Teaching these reluctant villagers is the difficult task that falls on Cunningham and his mission companion Elder Price (David Larsen), who, together, embody the Maria/Anna roles from The Sound of Music and The King and I. In the absence of a traditional Broadway love story, their friendship becomes the show’s romance, or bromance. When, halfway through the play, they “break up,” you root for them to get back together, just like you do Maria and Captain Von Trapp.
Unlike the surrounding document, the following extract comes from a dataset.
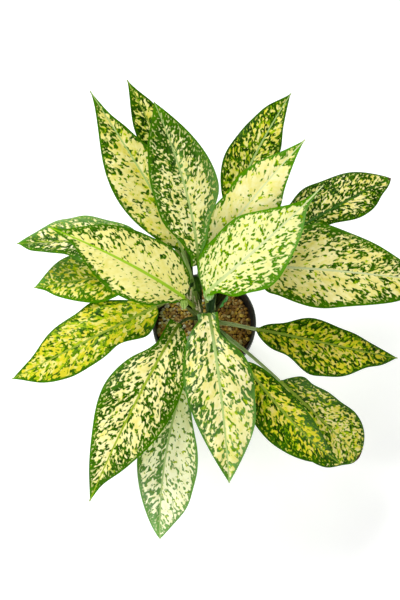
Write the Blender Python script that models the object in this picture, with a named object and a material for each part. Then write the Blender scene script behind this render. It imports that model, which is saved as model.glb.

But herein lies the musical’s flaw, one that has been glossed over by critics, including The New York Times‘ Ben Brantley. Unlike the musicals Mormon emulates, this one has a potty mouth, and for no reason. I’m no prude, dear reader. David Mamet’s Glengarry Glen Ross is one of my favorite plays, and it has been dubbed Death of a F-ing Salesman for its litany of f-bombs. But in Mamet’s play, about the dog-eat-dog world of real estate sales, the swearing heightens the play’s reality instead of serving as a distraction from it. Here, the salty language is senseless. When the Ugandans sing about their scrotums and show off X-rays of their arses, you are taken out of the story. Suddenly, you’re watching a live-action version of South Park.
And that’s a shame.
The creators have worked hard to write otherwise witty lyrics and compose memorable melodies. Their vision is brought to life at the Kennedy Center by some of the best singers and most agile dancers working in musical theater today. The lighting and set design is inspired. (“It looks just like the view from 495,” marveled a theatergoer at the sight of a Mormon temple on stage ─ an alabaster spire reaching skyward beneath a field of bright stars). What a shame the creators do not fully trust in their own vision. There is a certain kind of person who is entertained by shock value, such as hearing Golden Girl Betty White swear.
But, in 2015, to do a Broadway show in the spirit of classic musicals like The Sound of Music, by the creators of South Park, no less? That would be the biggest shock of all.